Turkey’s leading brewer Anadolu Efes announced on August 9 that it has reached a non-binding agreement with Anheuser Busch InBev SA/NV (AB InBev), the world's largest brewing group, for a 50:50 merger of Anadolu Efes' and AB InBev's Russia and Ukraine businesses.
Both the Russian and Ukrainian beer markets have experienced years of decline, but analysts do see signs that the latter market could be taking a turn for the better. In Russia, the main hope for some niche beer market expansion may rest with non/low alcohol beer. According to market intelligence provider Euromonitor International, the Russians consumed 7.68bn litres of beer in 2016, down from 10.3bn in 2011. The figures for the Ukrainians are 1.9bn litres in 2016 against 2.9bn in 2011.
AB InBev is the number two beer company in Russia, with a market share of 11.8% compared to the 31.8% of the number one, Carlsberg, Euromonitor’s figures show. Anadolu Group is number four with 8.5%. In Ukraine, Carlsberg leads with 28.6% with AB InBev slightly behind at 27.5%.
The merger announcement follows Belgium-headquartered AB InBev's acquisition of a 24% stake in Anadolu Efes as part of the former's combination with SABMiller, which completed in October 2016, the Turkish brewer added in a filing with the Istanbul stock exchange.
“This intended combination of the companies' operations in Russia and Ukraine would strengthen the competitive position of both Anadolu Efes' and AB InBev's brands in these markets, with the potential for further growth,” the filing added.
The name of the combined company would be AB InBev-Efes and both Anadolu Efes and AB InBev would have equal representation on the board of directors, with Tuncay Ozilhan, current chairman of the Anadolu Group and Anadolu Efes, serving as chairman.
It is expected that the transaction will be completed by the end of the first half of 2018. Until the completion of the transaction, both Anadolu Efes and AB InBev' businesses in Russia and Ukraine will remain separate and will continue business as usual.

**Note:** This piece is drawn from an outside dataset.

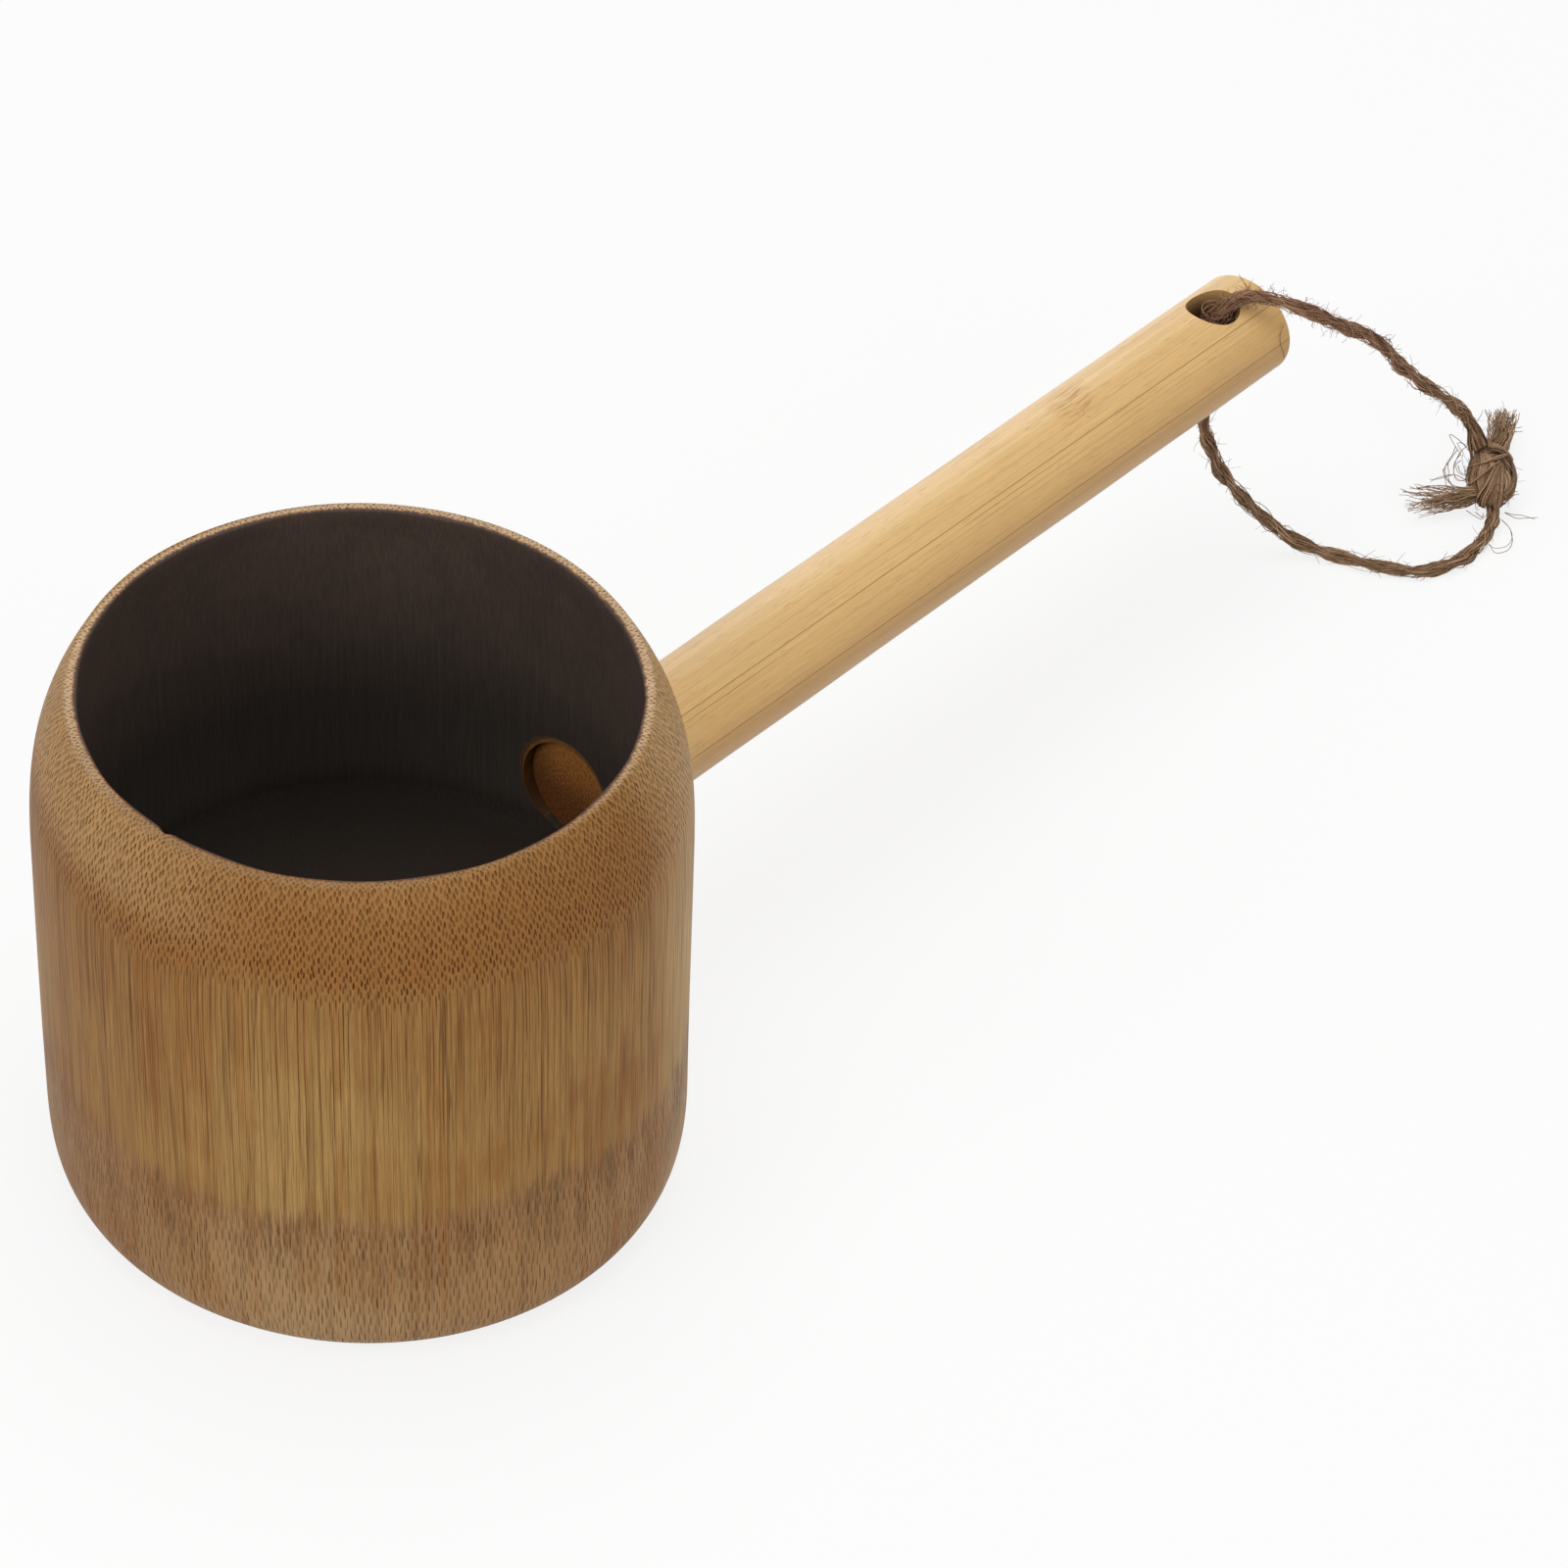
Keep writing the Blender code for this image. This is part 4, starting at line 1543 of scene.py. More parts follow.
UPPER_ROUTE = (
    (0.3, -0.3, 44.55), (0.3, -0.3, 48.6), (0.6, -0.6, 51.8), (2.1, -2.1, 54.6), (4.4, -4.2, 55.9),
    (7.2, -7.6, 55.6), (10.4, -11.4, 53.8), (17.1, -14.6, 48.5), (27.2, -16.5, 40.0), (33.7, -18.1, 31.5),
    (42.0, -20.5, 22.5), (49.1, -21.4, 15.0), (51.7, -22.6, 9.8), (51.43, -24.41, 7.12),
)
LOWER_ROUTE = (
    (0.3, -0.3, 44.25), (0.3, -0.3, 38.0), (0.2, -0.1, 33.0), (0.3, -0.2, 28.3), (1.6, -0.9, 23.2),
    (3.4, -2.3, 17.8), (6.3, -5.8, 11.5), (9.4, -9.7, 6.6), (12.1, -13.9, 3.2), (14.7, -18.5, 1.6),
    (16.7, -23.4, 1.45), (19.3, -29.1, 1.45), (22.5, -33.8, 1.45), (28.2, -36.7, 1.45), (35.5, -36.9, 1.45),
    (41.5, -35.2, 1.8), (44.79, -32.83, 3.05),
)


@dataclass(frozen=True)
class Run:
    """One run of the cord, its route given from the hanging hole's foot.

    Pitch is the length of a full twist and phase where the twist starts, in radians; hairs stand off the run
    and wraps wind round it.
    """

    route: tuple[Point, ...]
    pitch: float
    phase: float
    hairs: int
    wraps: int


RUNS = {
    RunPlace.UPPER: Run(UPPER_ROUTE, 21.0, 0.6, 330, 84),
    RunPlace.LOWER: Run(LOWER_ROUTE, 15.5, 2.1, 250, 70),
}


@dataclass(frozen=True)
class Turn:
    """One band of fibres laid over the knot; its points are (sideways, upward) on the knot's seen face."""

    points: tuple[tuple[float, float], ...]
    widths: tuple[float, float]
    count: int
    lift: float
    run: RunPlace | None = None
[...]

The transaction is conditional on the completion of satisfactory due diligence and is subject to regulatory approvals in Russia and Ukraine.
Euromonitor International’s figures show that the Russian beer market is presently worth $7.9bn, down from $12.2bn in 2011, while the Ukrainian beer market is currently worth $1.87bn, down from $1.75bn in 2011.
For Russia, the market research firm added, the forecast is for beer sales to continue contracting at a compound annual growth rate (CAGR) of -2%, falling from 2016’s 7.68bn litres to 6.9bn litres in 2021. For Ukraine, the expectation is that, although there will be some further decline in annual sales volumes in years ahead, sales will overall expand at a CAGR of 2% and by 2021 will equal 2016’s 1.9bn litres.
Black market beer squeeze
Georgij Grebinskij, research manager at Euromonitor, said that the high level of illicit trade is one reason behind the longlasting negative beer market trend in Russia, along with the economic turmoil that started in 2014 and continues to negatively affect the Russian economy and consumer disposable incomes.
He added: “This by no means implies that this is the only reason for the drop in alcohol consumption - governmental bodies are indeed putting effort into fighting alcoholism in Russia. Over the years we saw such measures as a ban on advertising to a ban on sales in some particular outlets. For example with the ban on sales of beer in PET bottles larger than 1.5 litres.”
Healthy lifestyle trends have also been on the increase in Russia over recent years, putting a further dent in beer sales, observed Grebinskij. “Health bloggers, the constantly increasing number of sport clubs, and the overall perception of the importance of a healthy lifestyle had a negative effect on alcohol consumption.”
Looking at Ukraine, Grebinskij anticipated that “beer sales will see a better performance than in the last five years, when the recorded total volume CAGR was -10% and the value CAGR was -6% at constant 2016 prices.
He added: “The forecast period performance [to 2021] is expected to be better because in the review period the category was hit by drastic increases in excise taxes and a dramatic drop in purchasing power.”
* Anadolu Efes on August 8 reported that its net income increased by 2% y/y to TRY175mn (€42mn) in the second quarter. Its revenues moved up 21.6% y/y to stand at TRY3.76bn.
In the first half of the year, the brewer’s profit declined to TRY90mn from TRY232mn a year earlier. The company’s H1 revenues increased to TRY6.2bn from TRY5bn in the same period of 2016.